* INFORMATION SUPPLIED
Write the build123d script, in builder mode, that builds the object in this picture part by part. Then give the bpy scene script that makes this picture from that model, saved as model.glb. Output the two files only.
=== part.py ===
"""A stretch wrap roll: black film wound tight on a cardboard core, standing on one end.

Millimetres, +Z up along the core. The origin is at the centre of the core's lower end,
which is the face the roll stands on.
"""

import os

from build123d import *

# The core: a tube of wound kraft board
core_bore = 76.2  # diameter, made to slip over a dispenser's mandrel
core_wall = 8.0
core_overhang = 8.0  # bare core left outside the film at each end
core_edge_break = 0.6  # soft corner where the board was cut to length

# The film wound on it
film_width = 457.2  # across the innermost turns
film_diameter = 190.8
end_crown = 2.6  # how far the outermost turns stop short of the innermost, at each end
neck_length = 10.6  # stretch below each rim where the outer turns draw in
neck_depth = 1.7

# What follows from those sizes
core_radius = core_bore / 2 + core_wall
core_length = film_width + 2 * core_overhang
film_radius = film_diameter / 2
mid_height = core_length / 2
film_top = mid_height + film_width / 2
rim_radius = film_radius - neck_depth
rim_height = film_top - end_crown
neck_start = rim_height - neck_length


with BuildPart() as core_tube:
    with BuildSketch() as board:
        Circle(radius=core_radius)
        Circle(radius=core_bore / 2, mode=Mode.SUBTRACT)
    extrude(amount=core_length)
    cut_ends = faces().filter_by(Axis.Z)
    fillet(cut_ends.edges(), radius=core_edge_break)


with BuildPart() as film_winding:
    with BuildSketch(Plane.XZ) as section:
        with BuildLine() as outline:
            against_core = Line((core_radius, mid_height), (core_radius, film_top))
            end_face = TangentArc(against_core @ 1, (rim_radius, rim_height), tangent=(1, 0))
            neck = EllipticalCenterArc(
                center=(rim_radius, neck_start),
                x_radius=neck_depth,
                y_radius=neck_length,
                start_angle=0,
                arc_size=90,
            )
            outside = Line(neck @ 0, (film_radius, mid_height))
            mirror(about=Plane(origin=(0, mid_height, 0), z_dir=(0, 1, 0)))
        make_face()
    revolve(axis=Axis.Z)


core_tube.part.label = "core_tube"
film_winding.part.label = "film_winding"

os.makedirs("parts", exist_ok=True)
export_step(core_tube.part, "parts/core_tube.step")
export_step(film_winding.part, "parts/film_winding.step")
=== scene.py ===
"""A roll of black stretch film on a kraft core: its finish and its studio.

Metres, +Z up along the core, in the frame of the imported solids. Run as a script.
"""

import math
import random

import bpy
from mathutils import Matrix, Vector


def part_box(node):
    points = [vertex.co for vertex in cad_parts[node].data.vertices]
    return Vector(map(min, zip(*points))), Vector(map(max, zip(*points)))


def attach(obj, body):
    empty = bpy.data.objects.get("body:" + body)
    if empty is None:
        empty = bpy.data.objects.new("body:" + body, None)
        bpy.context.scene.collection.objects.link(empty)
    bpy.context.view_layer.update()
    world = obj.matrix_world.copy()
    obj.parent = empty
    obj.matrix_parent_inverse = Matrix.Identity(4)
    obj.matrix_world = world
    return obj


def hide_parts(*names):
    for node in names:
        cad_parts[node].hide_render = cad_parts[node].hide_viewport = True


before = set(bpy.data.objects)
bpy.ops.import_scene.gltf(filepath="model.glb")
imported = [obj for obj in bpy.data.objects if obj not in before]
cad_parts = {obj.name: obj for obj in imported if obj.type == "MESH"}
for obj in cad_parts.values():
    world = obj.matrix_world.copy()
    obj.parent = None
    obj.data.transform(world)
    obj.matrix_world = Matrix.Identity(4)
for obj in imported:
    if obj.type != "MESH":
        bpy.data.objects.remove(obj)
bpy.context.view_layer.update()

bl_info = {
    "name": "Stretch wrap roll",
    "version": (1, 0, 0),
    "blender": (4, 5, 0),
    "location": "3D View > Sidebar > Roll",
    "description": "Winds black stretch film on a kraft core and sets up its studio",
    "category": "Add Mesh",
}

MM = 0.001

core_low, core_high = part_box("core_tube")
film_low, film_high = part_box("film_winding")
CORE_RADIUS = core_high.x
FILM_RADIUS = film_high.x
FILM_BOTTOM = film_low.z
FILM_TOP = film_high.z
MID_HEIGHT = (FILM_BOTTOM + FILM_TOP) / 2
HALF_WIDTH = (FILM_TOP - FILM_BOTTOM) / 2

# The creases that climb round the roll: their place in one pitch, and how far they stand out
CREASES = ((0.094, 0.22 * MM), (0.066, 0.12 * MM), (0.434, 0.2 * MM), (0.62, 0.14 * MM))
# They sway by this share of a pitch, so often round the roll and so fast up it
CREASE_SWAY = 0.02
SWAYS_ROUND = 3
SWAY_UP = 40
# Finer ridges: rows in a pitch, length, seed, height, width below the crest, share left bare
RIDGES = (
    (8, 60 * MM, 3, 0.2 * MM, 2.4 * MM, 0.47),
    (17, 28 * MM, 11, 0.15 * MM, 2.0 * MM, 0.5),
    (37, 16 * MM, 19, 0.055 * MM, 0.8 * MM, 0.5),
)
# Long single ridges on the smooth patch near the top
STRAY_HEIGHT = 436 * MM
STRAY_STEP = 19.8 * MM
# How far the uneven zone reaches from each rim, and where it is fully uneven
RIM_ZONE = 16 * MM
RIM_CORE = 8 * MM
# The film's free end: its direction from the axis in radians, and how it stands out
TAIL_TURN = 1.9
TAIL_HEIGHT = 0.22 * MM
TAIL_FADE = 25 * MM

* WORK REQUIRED
Repeat the preceding lines exactly, please, every one of them.

* CORRECT RESULT
Write the build123d script, in builder mode, that builds the object in this picture part by part. Then give the bpy scene script that makes this picture from that model, saved as model.glb. Output the two files only.
=== part.py ===
"""A stretch wrap roll: black film wound tight on a cardboard core, standing on one end.

Millimetres, +Z up along the core. The origin is at the centre of the core's lower end,
which is the face the roll stands on.
"""

import os

from build123d import *

# The core: a tube of wound kraft board
core_bore = 76.2  # diameter, made to slip over a dispenser's mandrel
core_wall = 8.0
core_overhang = 8.0  # bare core left outside the film at each end
core_edge_break = 0.6  # soft corner where the board was cut to length

# The film wound on it
film_width = 457.2  # across the innermost turns
film_diameter = 190.8
end_crown = 2.6  # how far the outermost turns stop short of the innermost, at each end
neck_length = 10.6  # stretch below each rim where the outer turns draw in
neck_depth = 1.7

# What follows from those sizes
core_radius = core_bore / 2 + core_wall
core_length = film_width + 2 * core_overhang
film_radius = film_diameter / 2
mid_height = core_length / 2
film_top = mid_height + film_width / 2
rim_radius = film_radius - neck_depth
rim_height = film_top - end_crown
neck_start = rim_height - neck_length


with BuildPart() as core_tube:
    with BuildSketch() as board:
        Circle(radius=core_radius)
        Circle(radius=core_bore / 2, mode=Mode.SUBTRACT)
    extrude(amount=core_length)
    cut_ends = faces().filter_by(Axis.Z)
    fillet(cut_ends.edges(), radius=core_edge_break)


with BuildPart() as film_winding:
    with BuildSketch(Plane.XZ) as section:
        with BuildLine() as outline:
            against_core = Line((core_radius, mid_height), (core_radius, film_top))
            end_face = TangentArc(against_core @ 1, (rim_radius, rim_height), tangent=(1, 0))
            neck = EllipticalCenterArc(
                center=(rim_radius, neck_start),
                x_radius=neck_depth,
                y_radius=neck_length,
                start_angle=0,
                arc_size=90,
            )
            outside = Line(neck @ 0, (film_radius, mid_height))
            mirror(about=Plane(origin=(0, mid_height, 0), z_dir=(0, 1, 0)))
        make_face()
    revolve(axis=Axis.Z)


core_tube.part.label = "core_tube"
film_winding.part.label = "film_winding"

os.makedirs("parts", exist_ok=True)
export_step(core_tube.part, "parts/core_tube.step")
export_step(film_winding.part, "parts/film_winding.step")
=== scene.py ===
"""A roll of black stretch film on a kraft core: its finish and its studio.

Metres, +Z up along the core, in the frame of the imported solids. Run as a script.
"""

import math
import random

import bpy
from mathutils import Matrix, Vector


def part_box(node):
    points = [vertex.co for vertex in cad_parts[node].data.vertices]
    return Vector(map(min, zip(*points))), Vector(map(max, zip(*points)))


def attach(obj, body):
    empty = bpy.data.objects.get("body:" + body)
    if empty is None:
        empty = bpy.data.objects.new("body:" + body, None)
        bpy.context.scene.collection.objects.link(empty)
    bpy.context.view_layer.update()
    world = obj.matrix_world.copy()
    obj.parent = empty
    obj.matrix_parent_inverse = Matrix.Identity(4)
    obj.matrix_world = world
    return obj


def hide_parts(*names):
    for node in names:
        cad_parts[node].hide_render = cad_parts[node].hide_viewport = True


before = set(bpy.data.objects)
bpy.ops.import_scene.gltf(filepath="model.glb")
imported = [obj for obj in bpy.data.objects if obj not in before]
cad_parts = {obj.name: obj for obj in imported if obj.type == "MESH"}
for obj in cad_parts.values():
    world = obj.matrix_world.copy()
    obj.parent = None
    obj.data.transform(world)
    obj.matrix_world = Matrix.Identity(4)
for obj in imported:
    if obj.type != "MESH":
        bpy.data.objects.remove(obj)
bpy.context.view_layer.update()

bl_info = {
    "name": "Stretch wrap roll",
    "version": (1, 0, 0),
    "blender": (4, 5, 0),
    "location": "3D View > Sidebar > Roll",
    "description": "Winds black stretch film on a kraft core and sets up its studio",
    "category": "Add Mesh",
}

MM = 0.001

core_low, core_high = part_box("core_tube")
film_low, film_high = part_box("film_winding")
CORE_RADIUS = core_high.x
FILM_RADIUS = film_high.x
FILM_BOTTOM = film_low.z
FILM_TOP = film_high.z
MID_HEIGHT = (FILM_BOTTOM + FILM_TOP) / 2
HALF_WIDTH = (FILM_TOP - FILM_BOTTOM) / 2

# The creases that climb round the roll: their place in one pitch, and how far they stand out
CREASES = ((0.094, 0.22 * MM), (0.066, 0.12 * MM), (0.434, 0.2 * MM), (0.62, 0.14 * MM))
# They sway by this share of a pitch, so often round the roll and so fast up it
CREASE_SWAY = 0.02
SWAYS_ROUND = 3
SWAY_UP = 40
# Finer ridges: rows in a pitch, length, seed, height, width below the crest, share left bare
RIDGES = (
    (8, 60 * MM, 3, 0.2 * MM, 2.4 * MM, 0.47),
    (17, 28 * MM, 11, 0.15 * MM, 2.0 * MM, 0.5),
    (37, 16 * MM, 19, 0.055 * MM, 0.8 * MM, 0.5),
)
# Long single ridges on the smooth patch near the top
STRAY_HEIGHT = 436 * MM
STRAY_STEP = 19.8 * MM
# How far the uneven zone reaches from each rim, and where it is fully uneven
RIM_ZONE = 16 * MM
RIM_CORE = 8 * MM
# The film's free end: its direction from the axis in radians, and how it stands out
TAIL_TURN = 1.9
TAIL_HEIGHT = 0.22 * MM
TAIL_FADE = 25 * MM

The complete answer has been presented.